The man who later wrote books on his years in power would host after-dinner poker games, sometimes with the Chief Justice and Speaker of the House. “Everybody got to play who wanted to – and in the living room, the Navy was showing first-run films,” he says.
Contemporary author Tom McGuane, who’d fished Key West as a boy with his father, returned in the late 1960s not just for the tarpon, but for the written word and the lifestyle. “It was an easy place to live – it was inexpensive and there was a tremendous amount of juju, shrimpers, bars, hippies, street people, homeless people, dogs and chickens,” he says. “It didn’t feel like the U.S. in those days – it was like the tropics and very appealing.”
Three of his books – “Ninety-Two in the Shade,” “The Bushwhacked Piano” and “Panama” – are set there. He later wrote a screenplay for the first, then oversaw its film direction. “Robert Altman was supposed to direct it and had already scouted the sites,” he says. “He and the producer had a pissing match and Altman quit – and the producer said: ‘You’re going to have to direct it,’ and I did.”
McGuane lived first at 123-125 Ann Street, a block east of wild-and-wooly Duval Street, much of it boarded up. Distracted by the atmosphere, he moved to the relative quiet of 1011 Von Phister. During a lightning-quick series of divorces and marriages, he sold his house, moved to 416 Elizabeth Street, and picked up his pen to write “Panama.”
Not all his time in Key West was productive. “There was so much to do, and the life of your contemporaries was so vivid, and there were the bare feet, and the fishing was great, so it was necessary to develop a rigid little program for writing,” he says. “But in my journal, there’s an entry for 1972 that shows Key West as a completely illiterate winter.”
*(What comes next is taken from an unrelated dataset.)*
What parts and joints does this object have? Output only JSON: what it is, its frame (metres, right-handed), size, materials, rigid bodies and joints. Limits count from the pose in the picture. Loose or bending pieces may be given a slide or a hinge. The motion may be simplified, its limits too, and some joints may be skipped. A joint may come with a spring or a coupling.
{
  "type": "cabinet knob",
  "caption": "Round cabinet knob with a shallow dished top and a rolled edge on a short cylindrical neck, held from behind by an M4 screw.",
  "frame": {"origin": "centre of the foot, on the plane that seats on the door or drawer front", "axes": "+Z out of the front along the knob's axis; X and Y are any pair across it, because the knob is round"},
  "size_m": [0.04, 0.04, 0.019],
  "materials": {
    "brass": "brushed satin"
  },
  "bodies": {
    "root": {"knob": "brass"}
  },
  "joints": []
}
McGuane wasn’t alone in that. Playwright Tennessee Williams had moved to Key West in the mid-1940s, living in a house at 1431 Duncan Street. “He came here as he was working on ‘A Streetcar Named Desire; and had already made a name for himself,” Haskell says. “He wrote ‘The Rose Tattoo’ here – the Duncan Street house has a terrific rose mosaic in it.”
By the time McGuane met him for dinner in the early 1970s, Williams was anything but prolific. “He was always pretty gaga – I don’t know what drugs he was using,” he says. “He put on ‘Killing Me Softly,’ and played it over and over until he basically passed out in his food.”
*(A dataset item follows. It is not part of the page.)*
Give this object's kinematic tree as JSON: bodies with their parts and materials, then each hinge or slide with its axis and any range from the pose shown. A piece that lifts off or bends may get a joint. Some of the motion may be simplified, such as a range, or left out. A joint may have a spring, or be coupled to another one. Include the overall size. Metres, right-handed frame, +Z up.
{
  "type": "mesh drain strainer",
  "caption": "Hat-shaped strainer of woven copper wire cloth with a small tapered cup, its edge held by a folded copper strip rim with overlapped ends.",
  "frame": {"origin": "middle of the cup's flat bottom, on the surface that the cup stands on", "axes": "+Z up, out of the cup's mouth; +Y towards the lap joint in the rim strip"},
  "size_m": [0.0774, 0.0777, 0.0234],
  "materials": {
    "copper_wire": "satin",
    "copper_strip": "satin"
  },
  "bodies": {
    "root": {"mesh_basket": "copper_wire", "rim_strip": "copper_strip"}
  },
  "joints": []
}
But Williams was a magnet for a burst of talent making a beeline to the island, including Truman Capote. “He attracted that sort of coterie of excellent gay writers,” he says. “Capote was much more interesting and fun than the others.”
These days, Key West is jam-packed with tourists tumbling from aircraft and cruise ships, herding onto tour buses and open-air trams, then streaming through the streets by the thousands. To find the real deal, a dedicated sleuth must first conduct some due diligence, then peel back the 21st century’s crude and superficial layers.
“The way to get to it is to pick up McGuane’s “Ninety-Two in the Shade” or Hemingway’s “To Have and Have Not” – and then walk around town and see it through their eyes,” Haskell says.
For those who read, that’s a guaranteed consciousness-raiser.
Tom McGuane’s ‘The Longest Silence’
If fishing and writing fit hand-in-glove, Tom McGuane masters that relationship like no one on earth.
He’s proven it again with a revised collection of essays called “The Longest Silence: A Life in Fishing” (2019: Vintage).
“I wanted to include new material from the 15 years since it was first published,” the 79-year-old says.
That meant adding chapters on salmon and tarpon, steelhead and snook – and more. He also offers the reader sensitive and perceptive prose about angling: “Why is it so thrilling? Why is it incomparably thrilling? It’s the contest joined, but also a kind of euphoric admiration and – this is risky – it feels like love. You watch your fish and you are filled with admiration, transported by beauty. Isn’t that love? It was in high school.”
Like his friend, the late poet-novelist Jim Harrison, the man has immortality in him.